子どもたちを集めて自由発言「最終的に無意識でできるように意識をさせる」
投げ方・打ち方指導も、大人の型にハメることはない。キャッチボールも、まずは好きなように投げさせ、肘が下がりすぎるなど故障の要因になる動作にだけ注意する。ティー打撃でも、細かい技術より、できる範囲でスイングさせることを重視し、動くボールに目を慣れさせることと、バットに“振り負けない力”をつけさせることに重きを置く。
学童指導歴12年、4年生以下の監督を務めて5年となる西口さんは、大人の型にハメるコーチングがうまくいかないことを痛感してきた。指導者になりたての頃は、つい怒鳴ってしまうこともあったと言うが、「怒鳴る指導は自己満足感を満たしているだけだと、子どもたちから学ぶことも沢山ありました」と振り返る。
「子どもたちは1人1人、体形も骨格も、運動神経の発達具合も性格も違う。大人の考えを押し付けたら嫌気がさしてしまいます。その子に合ったやり方を探してあげることが大事」。その上で、野球経験がかえって“邪魔”になることもあると指摘する。
「私も大学まで野球をやっていましたが、そういう大人ほど“自分目線”で難しいことを教えてしまうんです。『構えた時にグリップを頂点に三角形を作って……』なんて、1、2年生に理解できるわけがない(笑)。逆に野球経験がないとか、中学までしかやってこなかった人の方が、子どもたち目線になって噛み砕いて上手に教えてあげられますね」

技術は徐々に伝えるとして、早い段階で重視するのは「考える力」。キャッチボール1つにしてもどんな意識を持って取り組んだのか、時に選手を集めて発言させる。トンチンカンな答えでも決して否定はしない。「教えてもらったこと、上手くできたことを常に意識して、意識し続けて、最終的に無意識でできるようになるまでにしなさい」と繰り返し伝える。
「野球は頭を使うスポーツ。咄嗟のプレーができるようになるためにも、大人が一方的に全部教えるより、常に意識をさせ、自分で気づかせる方が身に付くのも早いです」。低学年からの“意識向上”が、チームの強みである堅固な守備や緻密な走塁につながっているのだろう。

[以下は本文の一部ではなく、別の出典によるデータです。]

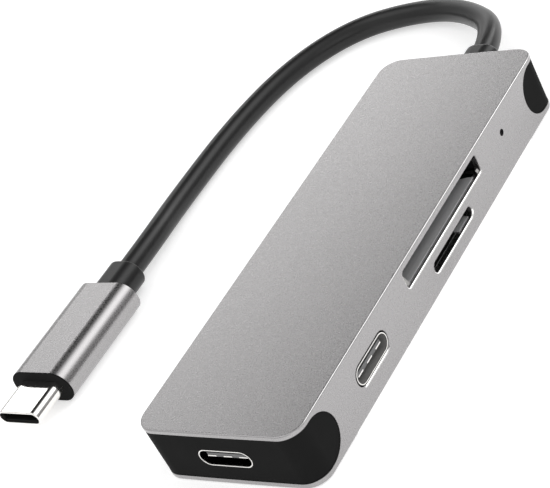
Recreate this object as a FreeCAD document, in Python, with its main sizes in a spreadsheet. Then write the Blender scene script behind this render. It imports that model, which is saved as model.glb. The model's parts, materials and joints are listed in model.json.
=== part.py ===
import FreeCAD, Part
import math
import os

# USB hub: aluminium tube body, two black end pieces, two USB-C sockets, SD and microSD sockets,
# a short captive cable and a USB-C plug. All sizes in millimetres.
# Frame: origin under the middle of the body on its resting face, +X to the side with the card
# slots, -Y to the end with the USB-C socket, +Y to the cable end, +Z up.

SIZES = {
    "body_width": 26.8, "body_length": 80.2, "body_height": 9.4,
    "corner_radius": 3.2, "end_bow": 0.08, "edge_radius": 0.25,
    "top_wall": 0.65, "plate_wall": 0.85, "side_wall": 1.1, "seam_gap": 0.05, "cap_inset": 0.06,
    "notch_depth": 7.8, "notch_reach": 4.1, "cap_length": 7.0, "cap_wall": 1.3,
    "port_width": 8.64, "port_height": 2.86, "port_wall": 0.15, "port_length": 7.35,
    "tongue_width": 6.69, "tongue_thick": 0.7, "tongue_reach": 4.95, "slot_edge": 0.28,
    "front_port_z": 4.8, "side_port_y": -21.2, "side_port_z": 4.75, "side_port_inset": 0.12,
    "sd_slot_y": 3.7, "sd_slot_length": 25.0, "sd_slot_z": 6.95, "sd_slot_height": 2.8,
    "sd_slot_radius": 0.6, "sd_depth": 23.0,
    "msd_slot_y": 4.0, "msd_slot_length": 12.8, "msd_slot_z": 3.2, "msd_slot_height": 1.7,
    "msd_depth": 14.5, "slider_width": 1.0,
    "led_y": 23.95, "led_z": 6.1, "led_hole": 1.05,
    "board_thick": 0.8, "board_z": 4.35, "board_width": 23.6, "board_length": 64.0,
    "cable_diameter": 3.85, "collar_width": 6.0, "collar_height": 4.5, "collar_length": 6.3,
    "collar_z": 4.75,
    "plug_x": -44.2, "plug_z": 2.75, "plug_width": 11.5, "plug_height": 5.5,
    "sleeve_front_y": -26.9, "sleeve_rear_y": -7.1, "sleeve_wall": 0.55,
    "plug_face": 0.25,
    "relief_width": 6.5, "relief_height": 4.9, "relief_length": 5.5,
    "tip_width": 8.25, "tip_height": 2.4, "tip_wall": 0.25, "tip_reach": 6.5,
}

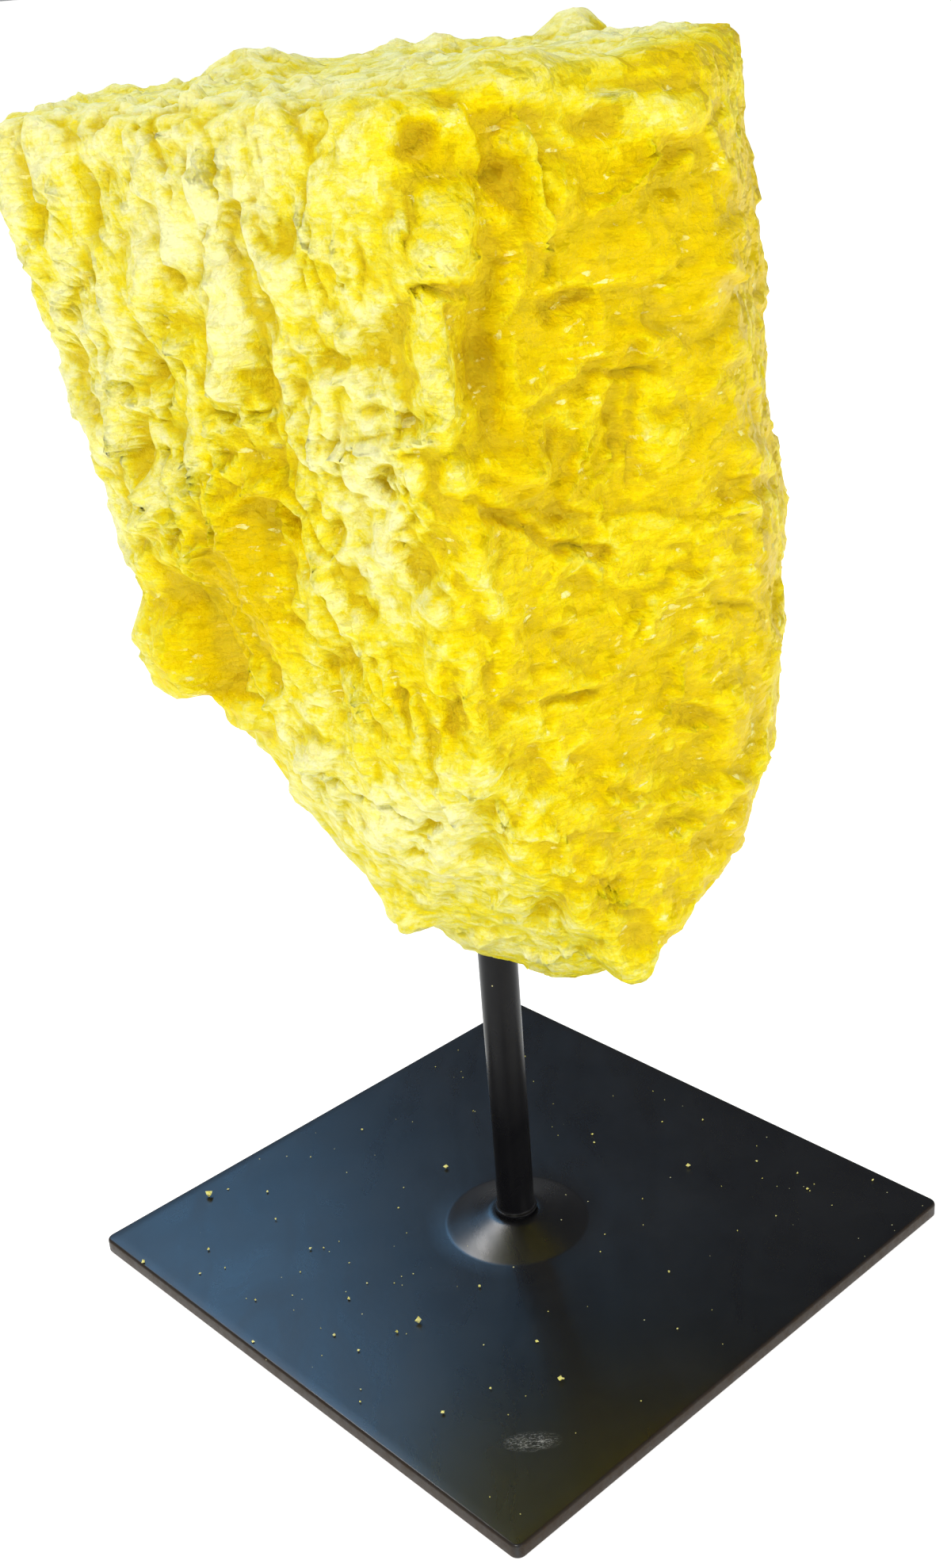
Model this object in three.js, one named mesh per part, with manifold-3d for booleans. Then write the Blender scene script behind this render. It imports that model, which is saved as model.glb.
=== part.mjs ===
// A rough mass of native sulfur held on a post above a thin square plate.
// Millimetres, +Z up. The origin is on the post's axis, in the plate's underside.
// -Y is the display side of the stone. The plate lies corner first towards it.
import * as THREE from 'three';
import { ImprovedNoise } from 'three/addons/math/ImprovedNoise.js';
import { mergeVertices } from 'three/addons/utils/BufferGeometryUtils.js';
import Module from 'manifold-3d';

const wasm = await Module();
wasm.setup();

// ---- Driving dimensions ----

const PLATE_SIDE = 101.6;
const PLATE_THICK = 2.6;
const PLATE_TURN = -48; // degrees from the display side to the plate's own sides
const PLATE_CORNER_R = 1.5;
const PLATE_EDGE_R = 0.35;

// The middle of the plate is pressed up into a shallow cone, so the screw head is clear of the table.
const CONE_FOOT_R = 12.2;
const CONE_TOP_R = 4.6;
const CONE_RISE = 2.4;

const POST_R = 3.175;
const POST_TOP_Z = 72;
const FOOT_RING_R = 3.6;
const FOOT_RING_TALL = 0.7;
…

好きこそものの上手なれ。楽しむ感情があれば、週末のみの練習でも3か月ほどでグッと伸びてくるし、4年生になれば近隣の大会で常に8強以上に入る強さも身に付く。「“野球小僧”の方がどんどん伸びていく。低学年のうちは、いかに好きにやらせてあげるが大切」と西口さん。日本一につながる土台は、“全肯定”の指導から築かれている。